Although the military generals had seized the media and public discourse through force and coercion to justify their oppressive actions, and propagated narratives that sought to portray their crimes as legitimate while labeling the people’s resistance as criminal, the public, scholars, politicians, and people from all walks of life saw everything with their own eyes. The military’s direct support for the United States, the handing over of land, airspace, and seas to America, and the destruction of a pure, sacred Islamic government were realities that no one could conceal.
At the same time, the military generals displayed such open hostility toward religious sanctities throughout Pakistan, and especially in the tribal areas, that anyone wearing a beard, turban, or traditional attire was labeled a terrorist, targeted, and arrested. This was something the entire nation was ready to hold accountable.
When the official armed uprising began, the people felt as if their deepest aspirations had finally been realized. The call for resistance spread to every corner of Pakistan and was welcomed by local populations. In major cities such as Karachi, Lahore, Islamabad, and Peshawar, young people prepared to join the struggle, contributing both manpower and funding. They targeted major centers, carried out significant operations against the military across Pakistan, and even brought the resistance’s anger to the airport of the international city of Karachi, where they engaged in bloody clashes with the army.

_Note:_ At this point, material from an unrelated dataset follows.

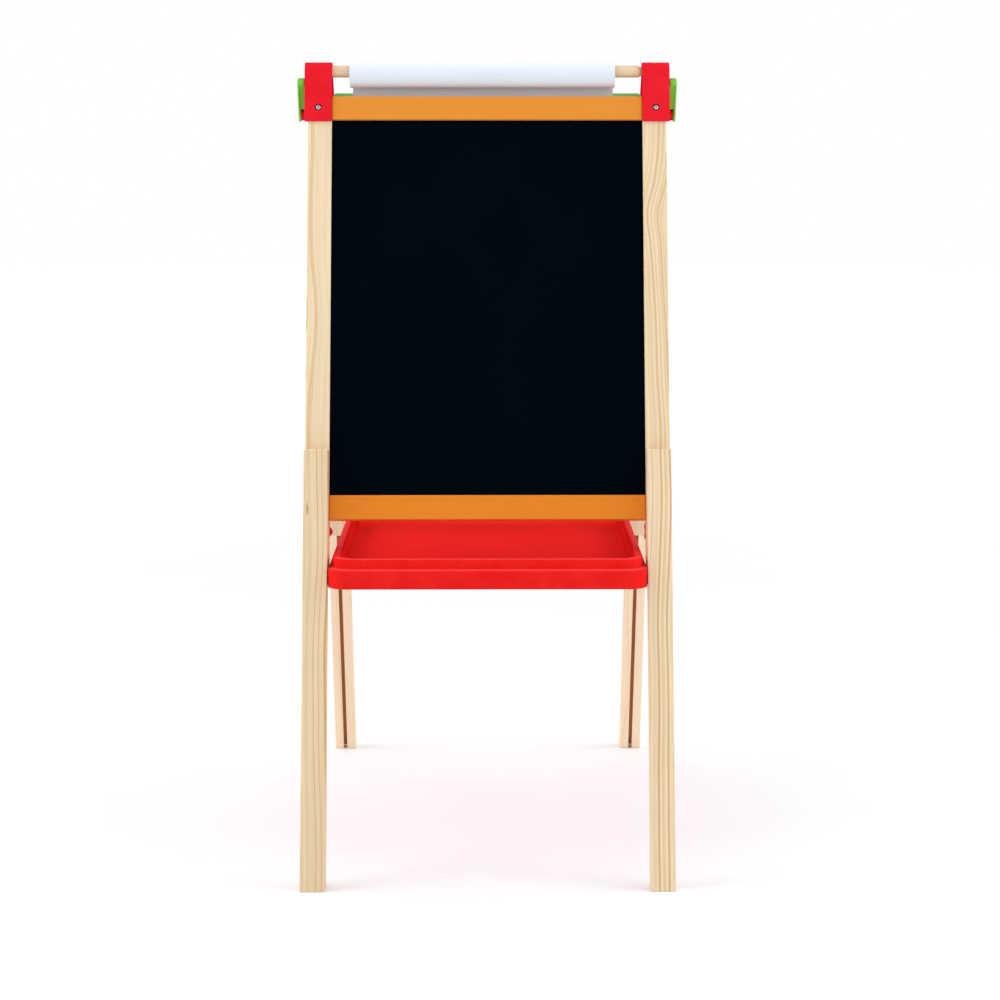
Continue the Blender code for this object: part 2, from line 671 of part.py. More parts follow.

Yet the military generals still did not face the reality of the situation and refused to acknowledge the truth, believing that by suppressing and oppressing their own people under various pretexts, they could gain advantages from the United States. Consequently, they escalated their use of coercion and tyranny against the resistance. Across the country, thousands of young people were imprisoned on baseless charges, and thousands more were ruthlessly killed under false accusations. Entire villages and homes were emptied and destroyed, forcing the people of all tribal areas to abandon their homeland and migrate. As a result, thousands of families became internally displaced or refugees abroad, and even today they continue to endure the hardships of displacement.
Yet the policy of the military generals remains the same today: they continue to exercise coercion and oppression, with the sole aim of presenting their country as a stronghold of disbelief to the non-Muslim world and securing personal advantages from it. To justify their actions, they also level accusations against neighboring Islamic countries, spread falsehoods, and, whenever possible, create obstacles and carry out attacks against them, presenting these acts to the world as “evidence” of their claims.
The military generals even enter into agreements to hand over their own people to foreign powers. Hundreds of individuals, such as Aimal Kansi and Aafia Siddiqui, have reportedly been delivered to outsiders in exchange for money, while dozens or even hundreds more have been killed on orders from foreign powers, right here in their own homeland. On this basis, many analysts believe that the current senior military general, Asim Munir, has received directives from the United States and formulated his policies accordingly. As a result, on one hand, he carries out brutal, indiscriminate bombardments in the tribal areas, and on the other, he instills terror in Afghanistan.
But they must understand that oppression is the beginning of the decline of power. The very injustices that you have carried out over the past three decades at the behest of foreign powers and for your own personal gain will become a source of disaster for you, and ultimately, the disbelievers will watch your downfall without offering you any benefit.